Women Making History in the Pacific Northwest

Oregon State University Press
In this lively survey of women as history-makers, Sue Armitage explores the story of women's lives from the earliest inhabitants to yesterday's newest migrants, told within the larger framework of the changing Pacific Northwest -- Washington, Oregon, Idaho, western Montana, and British Columbia. Showcasing both the variety and commonality of women's activities and values, Armitage provides an ongoing context for women's lives and shows how their activism on behalf of families and communities has made our regional history. Shaping the Public Good's narrative encompasses women of all races and ethnicities -- the famous, the forgotten, and the women in between -- and provides an accessible introduction for general readers and scholars alike.
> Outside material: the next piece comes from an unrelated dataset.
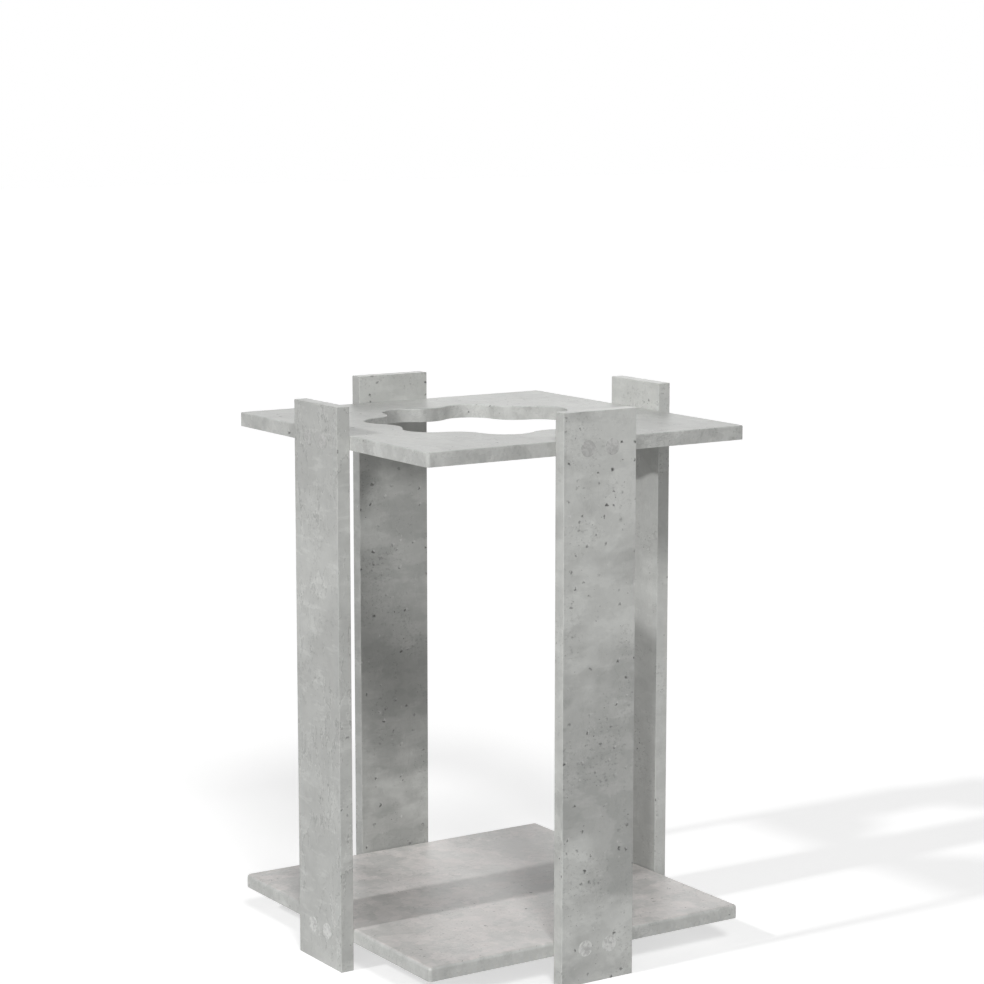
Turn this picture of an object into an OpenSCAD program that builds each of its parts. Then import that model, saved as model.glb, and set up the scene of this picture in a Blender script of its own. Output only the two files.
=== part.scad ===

'This history of the Pacific Northwest is written with a clarity that never over-simplifies the complex, and a fair-mindedness, a sense of justice, that is very rare. Nothing I've ever read about the region and its peoples has ever offered so true a perspective on it -- or been so unflaggingly interesting.'
Ursula K. Le Guin
Be forewarned if you've succumbed to the myth that it was he-men who developed the Pacific Northwest. Now the trappers, loggers, miners, cattlemen, and railroad builders must make room for the many women, of every race and ethnicity, who contributed. Armitage puts faces on the interpreters, homesteaders, journalists, lobbyists, activists, schoolteachers, and Rosie the Riveters who populated the region.'
Karen Blair, editor of Women in Pacific Northwest History
This is a deft and masterful incorporation of a thousand facts into a polished, readable, and necessary story not just about women's history, but the history of everyone who lives in the Northwest.'
Alan Contreras, author of Pursuit of Happiness: An Introduction to the Libertarian Ethos of Charles Erskine Scott Wood
Armitage has made a long-lasting and significant contribution to our knowledge, but more importantly she has provided an outline for future work and modeled an approach to women's history that provides a roadmap for that work.'
Katherine G. Aiken, Oregon Historical Quarterly
In her introduction, Armitage states that the book's major task is 'to show how and why women have made - and are still making - the history of the Greater Northwest.' She has accomplished that in graceful and inviting prose, in thoughtful analysis, and in compelling stories. Shaping the Public Good also reminds us that Armitage, too, has made history over the course of a career that has refocused the lens through which we now see western history.'

- Mary Murphy, Montana: The Magazine of Western History
Sue Armitage is Emerita Professor of History and Women’s Studies at Washington State University in Pullman, where she taught and wrote about women in the U.S. West for thirty years. She is coeditor of three collections of work by and about western women, most recently, Writing the Range: Race, Class, and Gender in the Women’s West. She lives in Portland, Oregon.